>>>>
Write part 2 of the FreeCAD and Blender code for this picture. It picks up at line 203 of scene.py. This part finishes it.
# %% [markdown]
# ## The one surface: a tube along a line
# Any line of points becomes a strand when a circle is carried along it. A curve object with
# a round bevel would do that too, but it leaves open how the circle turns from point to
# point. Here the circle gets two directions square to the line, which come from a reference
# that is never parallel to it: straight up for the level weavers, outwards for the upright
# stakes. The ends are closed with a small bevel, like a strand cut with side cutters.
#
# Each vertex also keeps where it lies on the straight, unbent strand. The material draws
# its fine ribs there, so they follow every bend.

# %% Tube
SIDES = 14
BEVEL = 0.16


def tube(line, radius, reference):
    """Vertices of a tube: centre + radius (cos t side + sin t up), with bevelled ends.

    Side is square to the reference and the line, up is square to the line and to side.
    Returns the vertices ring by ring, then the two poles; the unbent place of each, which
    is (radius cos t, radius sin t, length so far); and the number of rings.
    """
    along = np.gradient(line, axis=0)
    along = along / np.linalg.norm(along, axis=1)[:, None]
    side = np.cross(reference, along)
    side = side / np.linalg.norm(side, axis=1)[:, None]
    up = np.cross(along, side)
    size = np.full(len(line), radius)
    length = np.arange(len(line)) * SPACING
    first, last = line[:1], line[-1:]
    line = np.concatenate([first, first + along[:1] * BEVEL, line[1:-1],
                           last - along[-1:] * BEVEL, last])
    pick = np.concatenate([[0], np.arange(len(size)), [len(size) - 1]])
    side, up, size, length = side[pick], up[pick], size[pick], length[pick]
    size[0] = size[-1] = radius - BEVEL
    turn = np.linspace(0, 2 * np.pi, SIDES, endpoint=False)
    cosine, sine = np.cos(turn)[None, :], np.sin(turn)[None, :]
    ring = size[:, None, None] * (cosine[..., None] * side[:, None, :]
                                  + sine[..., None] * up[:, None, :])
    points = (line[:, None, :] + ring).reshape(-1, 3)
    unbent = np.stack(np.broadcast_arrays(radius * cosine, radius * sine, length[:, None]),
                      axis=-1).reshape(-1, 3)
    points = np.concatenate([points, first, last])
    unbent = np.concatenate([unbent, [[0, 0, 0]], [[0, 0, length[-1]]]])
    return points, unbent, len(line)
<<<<
>>>>
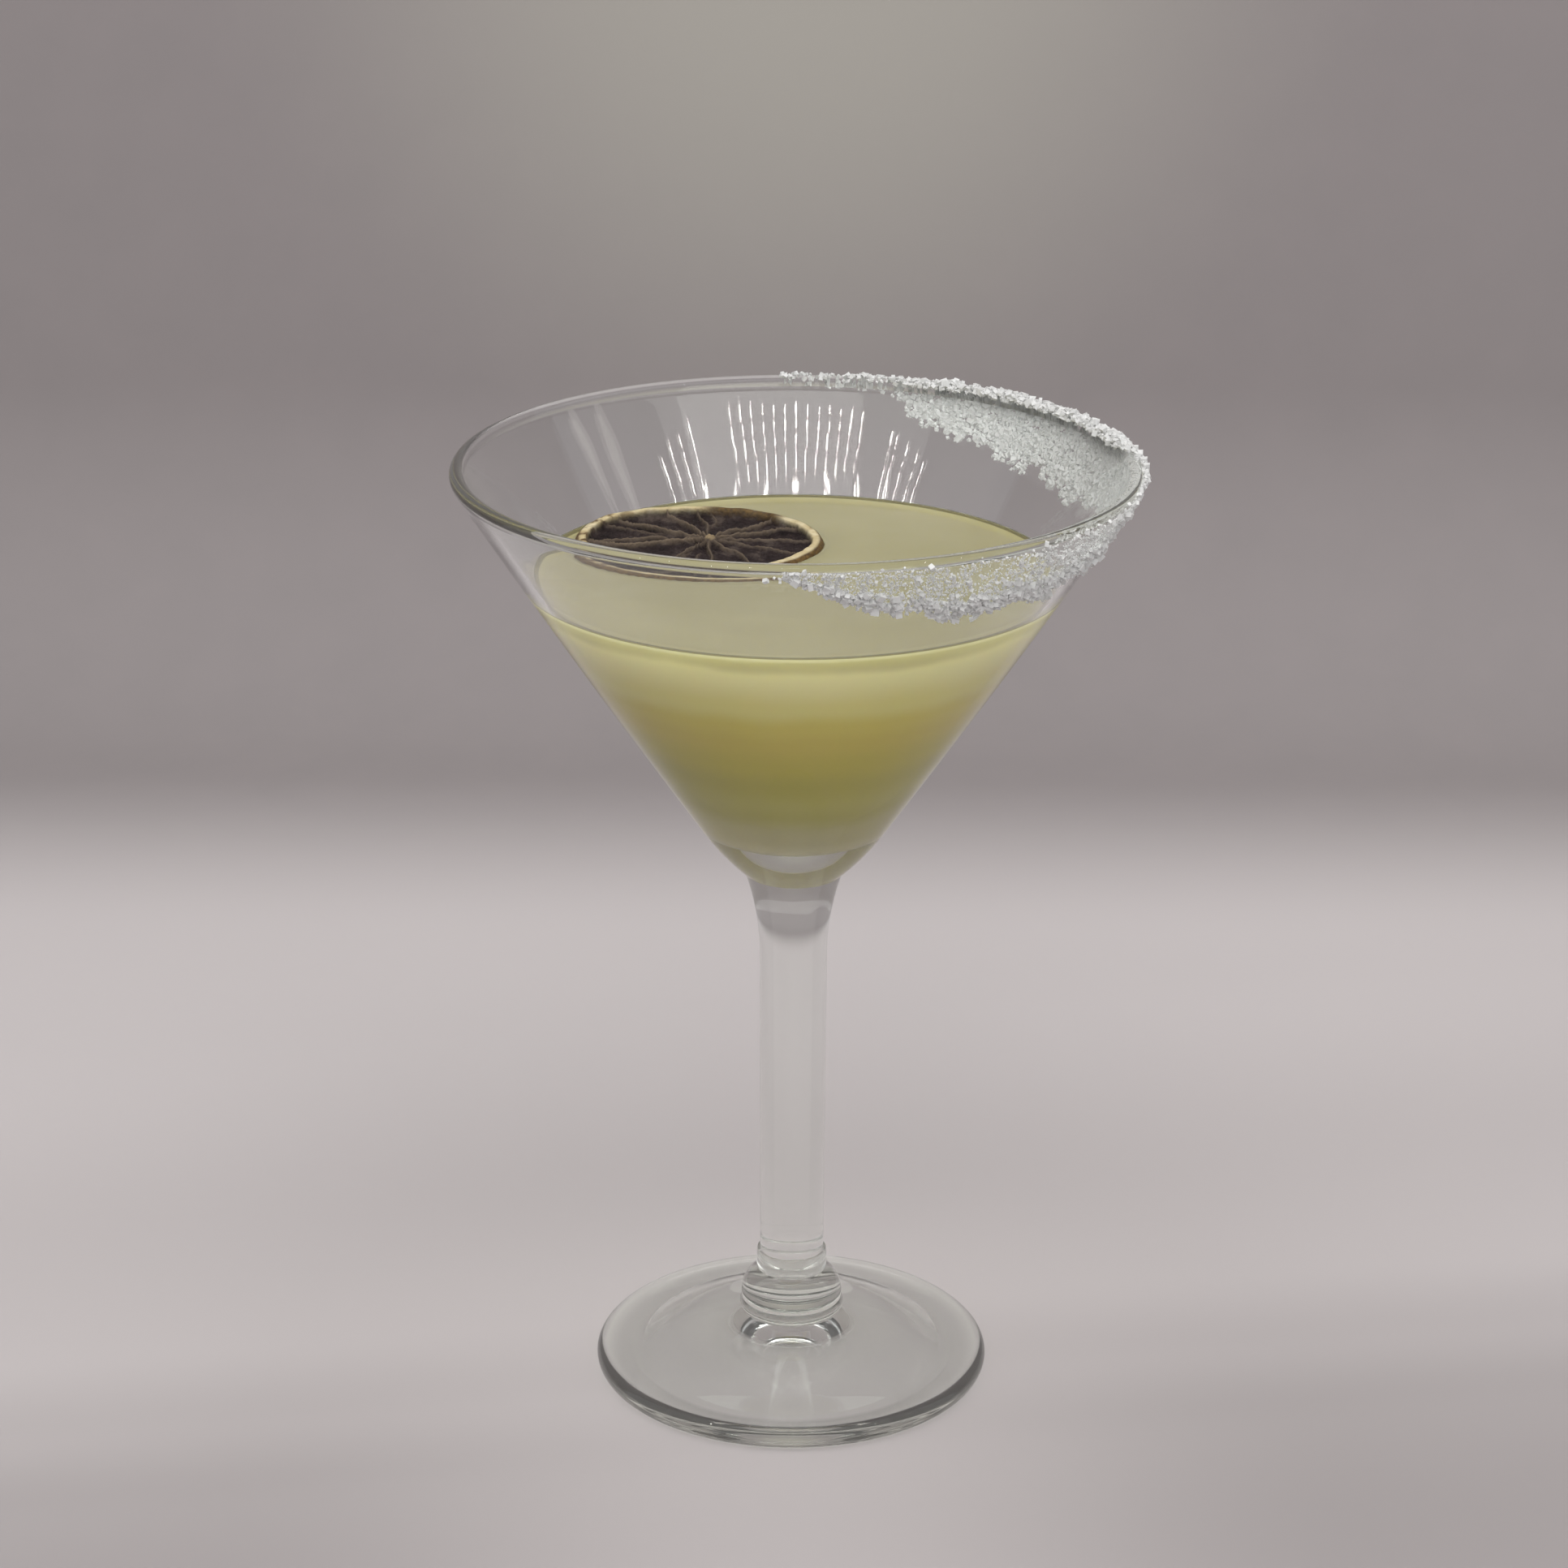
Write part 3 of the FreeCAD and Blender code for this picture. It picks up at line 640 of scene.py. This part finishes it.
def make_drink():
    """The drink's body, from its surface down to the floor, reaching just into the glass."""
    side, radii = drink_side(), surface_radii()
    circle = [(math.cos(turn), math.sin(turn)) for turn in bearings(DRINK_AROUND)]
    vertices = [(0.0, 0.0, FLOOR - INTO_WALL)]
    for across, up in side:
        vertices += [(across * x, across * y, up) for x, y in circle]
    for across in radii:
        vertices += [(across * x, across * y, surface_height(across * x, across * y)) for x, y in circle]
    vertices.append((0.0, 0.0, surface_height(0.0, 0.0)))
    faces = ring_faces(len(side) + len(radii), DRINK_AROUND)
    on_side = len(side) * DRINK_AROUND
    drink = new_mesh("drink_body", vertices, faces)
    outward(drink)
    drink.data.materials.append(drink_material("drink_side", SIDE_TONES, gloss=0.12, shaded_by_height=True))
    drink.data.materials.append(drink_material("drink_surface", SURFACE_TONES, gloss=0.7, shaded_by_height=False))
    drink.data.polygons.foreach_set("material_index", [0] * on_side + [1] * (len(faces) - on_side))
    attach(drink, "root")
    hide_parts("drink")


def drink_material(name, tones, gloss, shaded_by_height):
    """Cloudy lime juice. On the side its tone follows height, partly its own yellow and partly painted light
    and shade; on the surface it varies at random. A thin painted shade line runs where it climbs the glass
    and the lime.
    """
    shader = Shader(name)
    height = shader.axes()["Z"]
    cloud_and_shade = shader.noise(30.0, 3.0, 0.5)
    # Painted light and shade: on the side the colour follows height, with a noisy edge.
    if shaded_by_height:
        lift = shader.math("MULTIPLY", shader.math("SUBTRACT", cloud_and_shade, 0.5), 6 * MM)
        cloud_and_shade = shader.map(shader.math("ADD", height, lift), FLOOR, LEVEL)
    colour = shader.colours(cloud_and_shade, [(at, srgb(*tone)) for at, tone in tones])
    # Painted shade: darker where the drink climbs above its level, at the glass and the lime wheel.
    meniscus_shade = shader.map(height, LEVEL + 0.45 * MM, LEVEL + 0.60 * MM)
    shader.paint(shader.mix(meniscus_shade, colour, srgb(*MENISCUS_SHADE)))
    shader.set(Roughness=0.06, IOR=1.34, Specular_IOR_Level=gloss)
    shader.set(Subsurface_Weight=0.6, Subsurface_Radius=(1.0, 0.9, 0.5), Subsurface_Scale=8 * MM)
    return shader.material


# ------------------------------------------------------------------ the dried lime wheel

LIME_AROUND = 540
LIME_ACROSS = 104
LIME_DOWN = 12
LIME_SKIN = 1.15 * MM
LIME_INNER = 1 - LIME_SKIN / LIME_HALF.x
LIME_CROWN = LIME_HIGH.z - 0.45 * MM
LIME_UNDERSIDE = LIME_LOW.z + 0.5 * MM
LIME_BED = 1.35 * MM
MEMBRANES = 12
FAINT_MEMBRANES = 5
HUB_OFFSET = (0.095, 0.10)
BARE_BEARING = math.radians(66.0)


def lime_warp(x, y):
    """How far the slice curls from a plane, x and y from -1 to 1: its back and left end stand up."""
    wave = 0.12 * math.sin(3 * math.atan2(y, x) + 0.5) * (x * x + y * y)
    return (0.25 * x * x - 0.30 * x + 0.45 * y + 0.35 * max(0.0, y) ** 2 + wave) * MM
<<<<
>>>>
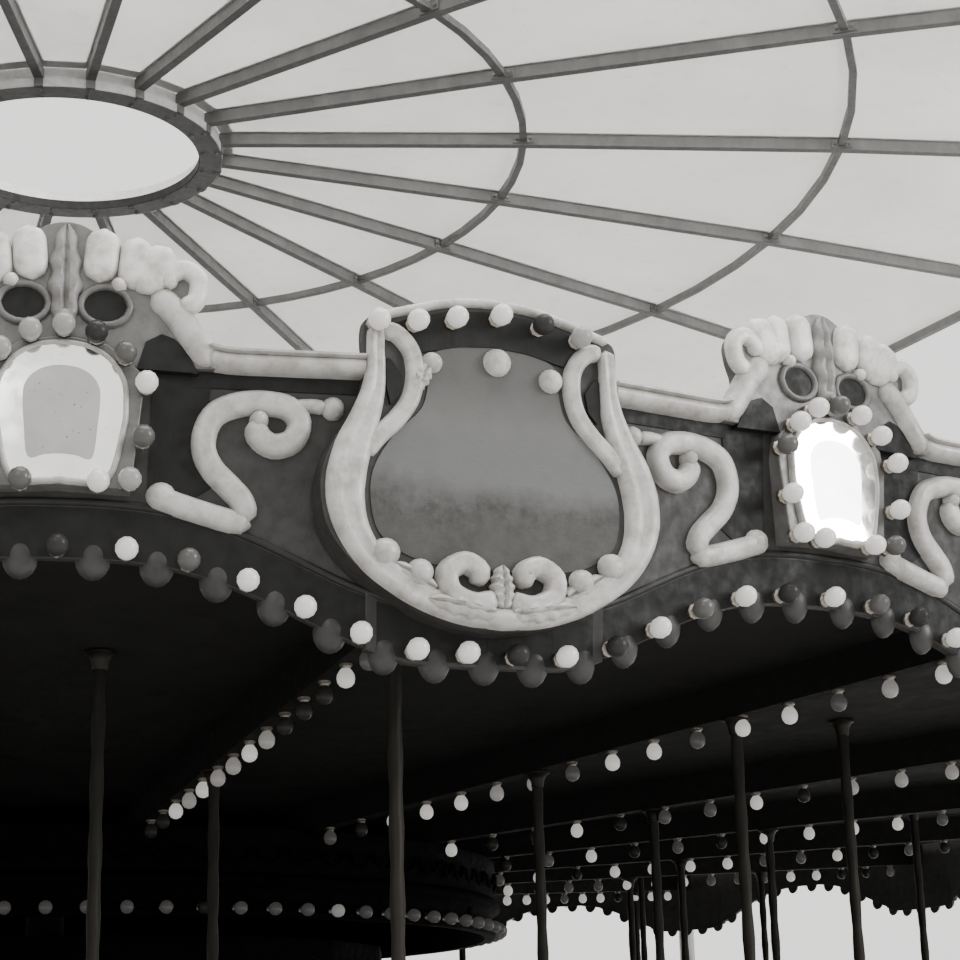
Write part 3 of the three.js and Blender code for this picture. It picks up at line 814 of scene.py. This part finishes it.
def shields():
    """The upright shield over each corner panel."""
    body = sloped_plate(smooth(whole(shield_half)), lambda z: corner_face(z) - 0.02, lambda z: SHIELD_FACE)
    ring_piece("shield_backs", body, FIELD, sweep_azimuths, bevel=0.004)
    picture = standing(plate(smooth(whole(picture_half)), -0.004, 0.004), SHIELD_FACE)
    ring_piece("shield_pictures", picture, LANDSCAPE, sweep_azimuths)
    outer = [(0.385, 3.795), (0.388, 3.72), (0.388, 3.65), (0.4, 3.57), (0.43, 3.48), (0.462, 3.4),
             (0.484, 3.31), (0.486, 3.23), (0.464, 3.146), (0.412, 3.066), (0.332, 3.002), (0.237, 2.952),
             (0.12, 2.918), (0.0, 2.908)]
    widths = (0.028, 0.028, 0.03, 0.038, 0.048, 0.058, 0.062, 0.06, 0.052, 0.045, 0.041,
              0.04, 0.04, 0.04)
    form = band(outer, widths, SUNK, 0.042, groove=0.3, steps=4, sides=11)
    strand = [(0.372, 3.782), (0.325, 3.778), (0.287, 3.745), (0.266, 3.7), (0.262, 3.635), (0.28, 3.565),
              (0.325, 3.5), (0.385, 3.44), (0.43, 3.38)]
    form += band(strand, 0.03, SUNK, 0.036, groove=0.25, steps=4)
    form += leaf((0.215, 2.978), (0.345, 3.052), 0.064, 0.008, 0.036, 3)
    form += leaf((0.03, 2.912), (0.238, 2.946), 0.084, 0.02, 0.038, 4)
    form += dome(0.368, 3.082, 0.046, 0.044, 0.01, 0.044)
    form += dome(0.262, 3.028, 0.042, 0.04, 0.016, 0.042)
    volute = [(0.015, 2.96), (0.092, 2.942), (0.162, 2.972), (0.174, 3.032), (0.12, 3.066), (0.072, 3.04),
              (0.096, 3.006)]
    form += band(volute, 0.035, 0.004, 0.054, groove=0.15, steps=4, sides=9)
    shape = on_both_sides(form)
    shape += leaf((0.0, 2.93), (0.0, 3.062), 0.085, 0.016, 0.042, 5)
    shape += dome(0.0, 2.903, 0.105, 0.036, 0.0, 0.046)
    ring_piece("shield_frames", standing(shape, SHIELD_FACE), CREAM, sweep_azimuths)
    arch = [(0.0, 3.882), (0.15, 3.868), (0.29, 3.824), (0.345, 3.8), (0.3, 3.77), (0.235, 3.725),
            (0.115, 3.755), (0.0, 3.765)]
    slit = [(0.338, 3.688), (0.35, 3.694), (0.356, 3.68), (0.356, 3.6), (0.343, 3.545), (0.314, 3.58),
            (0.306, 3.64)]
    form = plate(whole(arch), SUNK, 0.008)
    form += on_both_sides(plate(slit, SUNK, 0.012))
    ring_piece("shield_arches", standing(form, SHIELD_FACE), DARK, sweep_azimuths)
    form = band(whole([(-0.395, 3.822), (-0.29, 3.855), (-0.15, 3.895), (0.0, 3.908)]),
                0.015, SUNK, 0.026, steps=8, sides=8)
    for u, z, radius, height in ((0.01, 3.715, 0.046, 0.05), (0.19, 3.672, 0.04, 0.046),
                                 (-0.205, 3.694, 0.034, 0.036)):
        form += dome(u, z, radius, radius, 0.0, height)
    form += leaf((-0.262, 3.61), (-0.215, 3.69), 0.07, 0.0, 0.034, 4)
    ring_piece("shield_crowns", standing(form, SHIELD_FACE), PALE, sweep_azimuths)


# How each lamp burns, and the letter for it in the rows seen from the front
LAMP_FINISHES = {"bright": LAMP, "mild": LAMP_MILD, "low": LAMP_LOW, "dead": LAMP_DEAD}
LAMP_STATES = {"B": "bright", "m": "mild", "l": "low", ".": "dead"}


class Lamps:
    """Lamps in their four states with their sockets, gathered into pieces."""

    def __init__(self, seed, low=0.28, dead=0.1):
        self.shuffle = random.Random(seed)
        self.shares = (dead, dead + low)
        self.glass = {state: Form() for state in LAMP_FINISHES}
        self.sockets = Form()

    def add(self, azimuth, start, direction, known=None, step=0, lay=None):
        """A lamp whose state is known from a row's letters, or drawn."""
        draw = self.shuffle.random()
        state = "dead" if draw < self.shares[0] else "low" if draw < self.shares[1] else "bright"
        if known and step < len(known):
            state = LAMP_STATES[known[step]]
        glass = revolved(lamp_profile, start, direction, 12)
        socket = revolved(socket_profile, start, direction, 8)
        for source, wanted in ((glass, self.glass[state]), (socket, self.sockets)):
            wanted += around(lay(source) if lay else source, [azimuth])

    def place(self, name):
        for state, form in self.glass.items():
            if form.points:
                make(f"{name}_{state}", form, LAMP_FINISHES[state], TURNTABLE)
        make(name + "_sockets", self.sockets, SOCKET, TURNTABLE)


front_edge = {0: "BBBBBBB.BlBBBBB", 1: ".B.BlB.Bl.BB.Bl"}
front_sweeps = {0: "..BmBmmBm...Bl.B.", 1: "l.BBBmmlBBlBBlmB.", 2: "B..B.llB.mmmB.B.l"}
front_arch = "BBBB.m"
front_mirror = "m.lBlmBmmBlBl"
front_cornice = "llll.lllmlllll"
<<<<
Requirements:
Calculate how many lines of the material include the string "code", and state that number by itself.

Result of this exercise:
3